Earlier, while exploring Huyghe’s project for dOCUMENTA(13) Untilled, Vila-Matas projects the same move from gloomy disinterest to ecstatic high onto the pink-legged dog, Human, that roamed around the artist’s site:
The hound seemed to get bored with our conversation and went for a walk around the territory. I was observing her closely, and at first she actually managed to surprise me with her apparently infinite eagerness for all smells. When she found something that caught her attention— always an enigma for me, because I couldn’t understand what was so alluring in what she was smelling— her snout stuck to it with absolutely amazing obstinacy, with such anxious, frenzied enthusiasm, the rest of the world seemed to have stopped existing for her. The dog was like a little Piniowsky. Obstinately interested in everything and prisoner of a great enthusiasm for whatever crossed her path, she seemed ready at any moment to ignore the whole damned world. I reached the conclusion that she was enjoying herself and that was all there was to it. She seemed to be living on a permanent high, lost in a nasal nirvana that she couldn’t detach from.

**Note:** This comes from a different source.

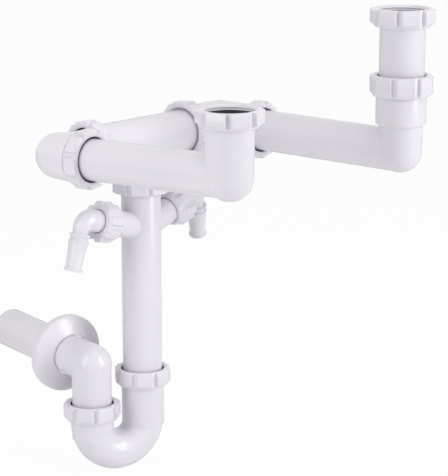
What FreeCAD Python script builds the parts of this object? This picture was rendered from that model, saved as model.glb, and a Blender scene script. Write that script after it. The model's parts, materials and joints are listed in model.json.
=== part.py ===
"""Double-bowl sink trap: two inlet arms, a branch tee, a downpipe with hose stubs, and a P bend.

Every fitting is a push-in compression joint: a plain tube end, a rubber cone ring in the bevelled
mouth of a socket, and a ribbed clamp nut that screws over the socket and presses the ring home.
Units are millimetres, +Z is up, +Y points into the wall. The origin is where the outlet of the
second bowl seats on its washer, inside the nut of arm B.
"""
import FreeCAD, Part
import math
import os
import re
import Sketcher
from FreeCAD import Placement, Rotation, Vector

DRIVING_SIZES = [
    # name, value, what it is
    ("tube_od", 40.0, "plain waste tube, outside"),
    ("tube_wall", 2.0, "wall of every tube"),
    ("large_od", 43.8, "tail tube and tee run, outside"),
    ("arm_a_od", 41.2, "long arm of inlet A, outside"),
    ("play", 0.3, "radial room between turning or sliding plastic parts"),
    ("ring_play", 0.08, "radial room between a rubber ring and its tube"),
    ("seat_gap", 0.2, "room along the axis between a nut and what it presses"),
    ("thread_rise", 3.5, "socket thread crest above the tube that it takes"),
    ("thread_length", 13.5, "threaded end of a socket"),
    ("mouth_bevel", 2.3, "bevelled mouth of a socket, across"),
    ("mouth_depth", 4.0, "bevelled mouth of a socket, along"),
    ("ring_stand", 3.0, "how far the cone ring stands out of the mouth"),
    ("ring_relief", 0.1, "room between the cone ring and the bevel"),
    ("nut_length", 17.6, "clamp nut, along"),
    ("nut_floor", 2.2, "end wall of a clamp nut"),
    ("nut_wall", 1.8, "side wall of a clamp nut"),
    ("nut_rim", 1.7, "ring of dark rubber showing round the tube in a nut's hole"),
    ("hole_bevel", 1.2, "bevel of a nut's hole"),
    ("rib_rise", 2.2, "grip rib's flat face above a nut's side wall"),
    ("rib_root", 0.2, "foot of a grip rib outside the nut's bore"),
    ("rib_width", 16.0, "grip rib of a clamp nut, across"),
    ("rib_count", 8, "grip ribs of a clamp nut"),
    ("rib_top_bevel", 2.6, "slope at the outer end of the ribs"),
    ("rib_foot_bevel", 4.0, "slope at the inner end of the ribs"),
    ("tail_nut_length", 20.7, "clamp nut of the sliding tail, along"),
    ("sink_thread", 47.8, "thread of a bowl outlet, 1 1/2 inch pipe thread"),
    ("sink_nut_floor", 2.2, "floor of a bowl nut"),
    ("sink_nut_wall", 3.6, "side wall of a bowl nut outside its thread"),
    ("sink_rib_rise", 2.7, "grip rib of a bowl nut above its side wall"),
    ("sink_rib_width", 21.0, "grip rib of a bowl nut, across"),
    ("sink_rib_count", 6, "grip ribs of a bowl nut"),
    ("sink_nut_a_length", 17.5, "bowl nut A, along"),
    ("sink_nut_b_length", 15.8, "bowl nut B, along"),
    ("flange_thick", 2.5, "flange that a bowl nut lifts"),
    ("washer_thick", 3.0, "flat washer of a bowl outlet"),
    ("washer_bore", 41.5, "flat washer of a bowl outlet, hole"),
    ("seat_relief", 0.3, "bore of a bowl nut round its washer, wider than the thread"),
    ("leg_b_od", 44.4, "upright leg of arm B, outside"),
    ("leg_b_height", 53.8, "arm B: tube axis up to the washer's top"),
    ("arm_b_run", 208.7, "arm B: leg axis to the corner elbow's centre"),
    ("arm_b_stop", 18.0, "arm B: tube end before the corner elbow's centre"),
    ("corner_turn", 2.1, "corner elbow: degrees past square"),
    ("corner_roll", 1.5, "corner elbow: degrees that arm B rises towards its bowl"),
    ("corner_mouth", 40.3, "corner elbow: centre to socket mouth"),
    ("corner_spigot", 66.0, "corner elbow: centre to spigot end"),
    ("corner_od", 48.4, "corner elbow: body at its socket, outside"),
    ("corner_end_od", 44.4, "corner elbow: body at its rounded end, outside"),
    ("tee_left", 73.6, "tee: centre to left mouth"),
    ("tee_right", 86.0, "tee: centre to spigot end"),
    ("tee_down", 48.0, "tee: centre to lower mouth"),
    ("corner_gap", 39.6, "corner elbow's centre to the tee's left mouth"),
    ("back_span", 119.6, "tee centre to back elbow centre"),
    ("back_tee_mouth", 54.6, "back elbow: centre to the mouth that takes the tee"),
    ("back_arm_mouth", 55.2, "back elbow: centre to the mouth that takes arm A"),
    ("back_od", 49.0, "back elbow: body, outside"),
    ("arm_a_run", 231.4, "arm A: leg axis to back elbow centre"),
    ("arm_a_stop", 26.0, "arm A: tube end before the back elbow's centre"),
    ("leg_a_od", 42.6, "upright leg of arm A, outside"),
    ("leg_a_height", 25.8, "arm A: tube axis up to its socket"),
    ("socket_a_od", 48.8, "socket of arm A, outside"),
    ("socket_a_height", 68.8, "arm A: tube axis up to the socket's mouth"),
    ("tail_length", 83.3, "tail tube, foot to flange top"),
    ("tail_depth", 26.8, "tail tube's depth in its socket"),
    ("downpipe_length", 237.3, "downpipe, end to end"),
    ("downpipe_depth", 16.0, "downpipe's depth in the tee"),
    ("stub_drop", 56.7, "downpipe top to where the stub axes cross"),
    ("stub_rise", 14.0, "degrees that a hose stub rises"),
    ("stub_root_od", 28.4, "hose stub at the downpipe, outside"),
    ("stub_thread", 26.4, "hose stub thread, 3/4 inch pipe thread"),
    ("stub_length", 58.0, "downpipe axis to the stub's end"),
    ("stub_bore", 18.0, "hose stub, bore"),
    ("stub_taper_end", 43.0, "downpipe axis to the start of the stub's thread"),
    ("hose_washer", 2.0, "flat washer of a hose nozzle"),
    ("hose_flange", 2.5, "flange of a hose nozzle"),
    ("hose_nut_length", 25.0, "union nut of a hose nozzle, along"),
    ("hose_nut_wall", 3.7, "union nut of a hose nozzle, side wall"),
    ("hose_rib_rise", 3.1, "union nut rib above its side wall"),
    ("hose_rib_width", 8.5, "union nut rib, across"),
    ("hose_leg_od", 22.0, "hose nozzle before its elbow, outside"),
    ("hose_reach", 88.3, "downpipe axis to the nozzle's elbow, along the stub"),
    ("hose_tail", 51.0, "nozzle elbow to its tip"),
    ("barb_start", 12.0, "nozzle elbow to its first barb"),
    ("barb_length", 4.0, "one barb, along"),
    ("barb_pitch", 4.5, "first barb to the second"),
    ("lip_length", 3.0, "lip at the nozzle's tip, along"),
    ("hose_neck_od", 17.6, "nozzle just below its elbow, outside"),
    ("hose_barb_od", 22.4, "the two upper barbs"),
    ("hose_body_od", 20.4, "nozzle below its barbs, outside"),
    ("hose_tip_od", 15.4, "nozzle just above its lip, outside"),
    ("hose_lip_od", 18.8, "lip at the nozzle's tip"),
    ("hose_bore", 11.0, "nozzle bore"),
    ("right_nozzle_turn", 12.0, "degrees that the right nozzle is swivelled"),
    ("trap_depth", 28.0, "downpipe's depth in the bend"),
    ("trap_turn", -19.0, "degrees that the bend is swivelled from the tee's run"),
    ("bend_radius", 29.0, "centre line of the bend"),
    ("bend_od", 41.0, "bend, outside"),
    ("socket_od", 43.2, "sockets of the bend, outside"),
    ("trap_in_height", 48.0, "bend's centre up to its inlet mouth"),
    ("trap_out_height", 19.6, "bend's centre up to its outlet mouth"),
    ("in_sleeve_drop", 5.7, "inlet socket below the bend's centre"),
    ("out_sleeve_drop", 13.0, "outlet socket below the bend's centre"),
    ("out_sleeve_od", 40.6, "outlet socket's narrow end, outside"),
    ("socket_floor", 2.0, "bend's centre up to the floor of its sockets"),
    ("outlet_drop", 59.6, "outlet elbow: tube axis down to the leg's end"),
    ("outlet_depth", 14.3, "outlet elbow's depth in the bend"),
    ("outlet_turn", 10.3, "degrees that the outlet points right of square"),
    ("outlet_rise", 2.0, "degrees that the wall tube rises, from an elbow of 92 degrees"),
    ("outlet_length", 149.0, "outlet elbow: leg axis to the tube's end"),
    ("outlet_root_od", 41.0, "outlet elbow: wall tube where it leaves the elbow, outside"),
    ("outlet_draft", 58.0, "outlet elbow: leg axis to where the wall tube is at its plain size"),
    ("cover_od", 79.0, "wall cover, outside"),
    ("cover_depth", 14.5, "wall cover, along"),
    ("cover_wall", 2.4, "wall cover, wall"),
    ("cover_rim", 8.5, "wall cover, straight rim"),
    ("cover_place", 49.5, "outlet leg's axis to the cover's back"),
    ("cover_play", 0.9, "radial room between the cover and the wall tube"),
]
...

Rather than mark the distinction between the human animal’s uses of masks and fiction as discussed by Stathis Gourgouris, Vila-Matas’ projects his fictional creation onto Huyghe’s animal Human. This gesture embodies all of the features of the fable genre and there is in fact one ancient fable that explicitly explores the tension between the animal and the mask, written by 1st Century CE fabulist Phaedrus called The fox and the tragic actor’s mask. In a telling twist on the hierarchy of humans and other animals, Phaedrus’ fable also offers a timely riposte to the king of the apes who currently lords over the people of the US with his brainless twittering:
Personam tragicam forte vulpes viderat;
“O quanta species” inquit “cerebrum non habet!”
Hoc illis dictum est quibus honorem et gloriam
Fortuna tribuit, sensum communem abstulit.
[A fox by chance came cross a tragic actor’s mask
“Oh!”, he says, “what a facade, but still no brains.”
This is for those for whom fortune may have granted honor and renown,
But who are nonetheless devoid of common sense.]